The general counsel for the National Labor Relations Board has determined that unfair labor practice charges filed against Mayo Clinic have merit, supporting maintenance workers at the Albert Lea Medical Center who have been seeking a contract for more than 18 months.
On Monday, the NLRB General Counsel found that Mayo has "failed to bargain in good faith" with SEIU Healthcare Minnesota concerning the skilled maintenance employees working at the hospital, which is part of the Mayo Clinic Health System.
This nationally significant determination comes after two Mayo maintenance workers from the hospital went to Washington, D.C., to attend oral arguments before the General Counsel regarding the charges against Mayo.
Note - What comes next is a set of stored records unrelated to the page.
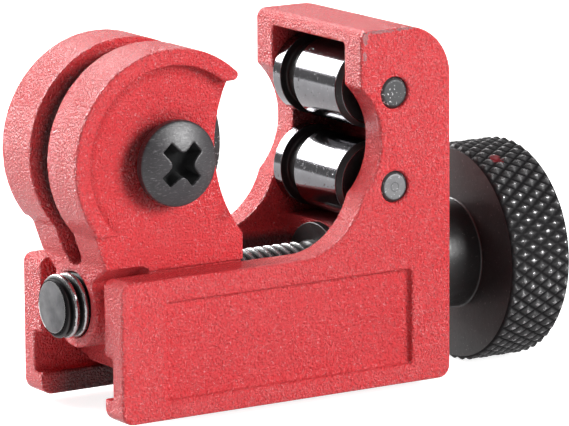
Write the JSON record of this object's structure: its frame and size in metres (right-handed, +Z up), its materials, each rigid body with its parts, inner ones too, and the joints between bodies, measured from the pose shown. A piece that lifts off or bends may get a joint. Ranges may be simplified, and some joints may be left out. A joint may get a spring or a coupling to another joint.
{
  "type": "mini tube cutter",
  "caption": "Mini tube cutter: cast body with rollers, a sliding jaw with a cutter wheel, and a feed screw with a knurled knob that closes the jaw on a tube.",
  "frame": {"origin": "on the ground under the middle of the whole tool, in the body's mid-plane", "axes": "+X from the body's open end to the knob, along the feed screw; +Y across the body, away from the wheel screw's head; +Z up"},
  "size_m": [0.0522, 0.0212, 0.0348],
  "materials": {
    "red_coating": "satin red powder coat on die-cast zinc, fine orange-peel grain",
    "black_steel": "black oxide, oiled satin",
    "ground_steel": "ground bright, with blackened groove and ends",
    "pin_steel": "plain drawn steel, dull"
  },
  "bodies": {
    "frame": {"body": "red_coating", "upper_roller_pin": "pin_steel", "lower_roller_pin": "pin_steel"},
    "feed": {"feed_screw": "black_steel", "retaining_clip": "black_steel", "thrust_washer": "pin_steel", "knob": "black_steel", "knob_pin": "pin_steel"},
    "slide": {"jaw": "red_coating", "wheel_screw": "black_steel"},
    "wheel": {"cutter_wheel": "black_steel"},
    "upper_roll": {"upper_roller": "ground_steel"},
    "lower_roll": {"lower_roller": "ground_steel"}
  },
  "joints": [
    {"name": "knob_turn", "type": "hinge", "parent": "frame", "child": "feed", "pos_m": [0.01, 0, 0.0106], "axis": [-1, 0, 0], "range_deg": [-1980, 3312]},
    {"name": "jaw_slide", "type": "slide", "parent": "frame", "child": "slide", "axis": [1, 0, 0], "range_m": [-0.0055, 0.0092]},
    {"name": "wheel_spin", "type": "hinge", "parent": "slide", "child": "wheel", "pos_m": [-0.0159, 0, 0.02425], "axis": [0, 1, 0], "continuous": true},
    {"name": "upper_roller_spin", "type": "hinge", "parent": "frame", "child": "upper_roll", "pos_m": [0.0069, 0, 0.0287], "axis": [0, 1, 0], "continuous": true},
    {"name": "lower_roller_spin", "type": "hinge", "parent": "frame", "child": "lower_roll", "pos_m": [0.0069, 0, 0.0198], "axis": [0, 1, 0], "continuous": true}
  ],
  "couplings": [
    {"joint": "knob_turn", "follows": "jaw_slide", "rad_per_m": 6283.2}
  ]
}
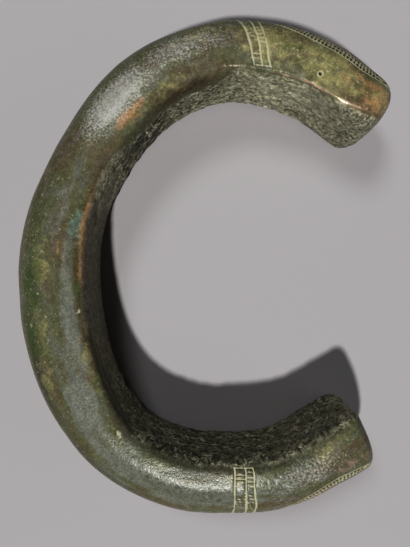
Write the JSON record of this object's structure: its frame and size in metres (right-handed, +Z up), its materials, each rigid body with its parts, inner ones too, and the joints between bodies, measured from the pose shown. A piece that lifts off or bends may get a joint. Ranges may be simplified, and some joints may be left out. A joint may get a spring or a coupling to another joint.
{
  "type": "bronze torc",
  "caption": "Open C-shaped neck ring of cast bronze with a D section, ringed collars and a leaf panel on each terminal, lying flat.",
  "frame": {"origin": "on the surface it lies on, below the centre of its bounding box", "axes": "+X from the bow towards the mouth, +Y from the lower terminal to the upper one, +Z up"},
  "size_m": [0.1374, 0.181, 0.0363],
  "materials": {
    "bronze": "old cast bronze, olive-brown patina with green patches, satin shine on the shoulder, rough dark inner wall"
  },
  "bodies": {
    "root": {"torc": "bronze"}
  },
  "joints": []
}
The maintenance workers and community supporters also have held two informational pickets outside of the hospital to inform the public about Mayo’s conduct. The affected workers have been working without a contract for over 18 months as management continues to engage in the delaying tactics that triggered the charges.
"While I'm glad the NLRB General Counsel found in our favor, I really just wish Mayo would sit down and bargain fairly with us,” said maintenance worker Bill Johnson, a 33-year employee at the hospital who flew to Washington for the hearing.
“Like many of my co-workers, I've worked for Mayo for over three decades, and I'm proud of our work making sure the Albert Lea Hospital stays up and running. We aren't asking for executive salaries, just respect for our work and our dedication to the hospital after all these years.”
SEIU Healthcare Minnesota President Jamie Gulley observed that this was the first oral argument before the NLRB General Counsel that SEIU Healthcare Minnesota has had and that the clear determination by the General Counsel highlights how far Mayo has strayed from its stated mission.
"This determination by the NLRB General Counsel confirms how unreasonable Mayo is being by refusing to conduct even basic negotiations with a group of workers that have decades of experience keeping the hospital in Albert Lea running," said Gulley. "Mayo needs to be a hospital system that works for everyone, not just those at the top … It is time for Mayo to treat the workers who make their hospitals great with the respect they deserve and get back to the bargaining table."
Future dates for bargaining between the Albert Lea maintenance workers and Mayo have not yet been scheduled.
The determination by the NLRB General Counsel comes as another charge filed by SEIU Healthcare Minnesota against Mayo is still pending in relation to Mayo’s unilateral outsourcing of hundreds of food service worker jobs in Albert Lea, in Rochester and across Southern Minnesota.